Through all the turmoil the Dodgers went through off the field with former owner Frank McCourt, Mattingly never let it interfere with what happened on the field. Although the Dodgers spent more than half of the 2011 season below .500, Mattingly helped them rally to an 82-79 overall record. This season the Dodgers have been the best team record wise; they began the week at 39-22, while navigating several key injuries, among them outfielder Matt Kemp, infielder Justin Sellers, and pitchers Ted Lilly and Javey Guerra.
He has gained a measure of respect from others.
"You don't have your finger on the pulse of (their) team because you don't see them that often, day-to-day," Angels manager Mike Scioscia said. "But just from the outside looking in – noting the injuries they've had, and scouting them the way the roster's been used – they're playing at a high level. And, obviously, Donnie and his staff are doing a great job because they've plugged some big holes with some guys, like (Elian) Herrera and (Jerry) Hairston, who have gotten an opportunity and are stepping up, playing very well. That has a lot to do with the evaluations they make."
If Mattingly is bemused by those still questioning how the Dodgers are doing it, he doesn't let on.
"I can understand it," he said. "We're kind of the same group (from last year). I felt like, even though these guys didn't get any attention or credit last year, these guys played the game right all year. (In the first half) we just couldn't get that extra run, weren't getting wins, so we weren't getting the credit or attention. But I was pleased with the effort I was getting, and it was satisfying to put some wins together and get above .500 at the end. The guys stayed the course, kept working, kept getting ready to play, and we turned a corner.

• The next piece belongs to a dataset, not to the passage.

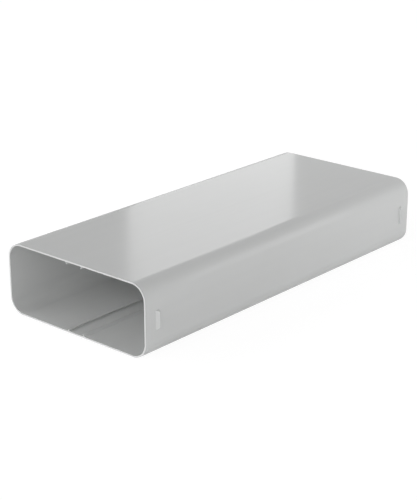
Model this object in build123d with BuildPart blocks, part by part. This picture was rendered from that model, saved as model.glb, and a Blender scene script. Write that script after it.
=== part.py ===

"So we go into spring training this year, and people want to know if there is momentum from last year. And I think there is from the standpoint of we had some success, and we had built a foundation on the way we believed we should play the game – or at least the way I felt we should play the game. In spring training the attitude was great again, they knew what it felt like at the end of last year. But I don't think that momentum comes with us if we don't start out well."
Of course no one will remember what happened in April, May or June if the Dodgers aren't battling for a pennant in September. One reason a 162-game season is difficult to project is because it's a 162-game season.
The Dodgers are not yet halfway through the journey. There are probably more injuries, a few slumps and, well, just the unexpected to contend with.
Whatever is on the horizon, Mattingly will take it on – with a cool fire.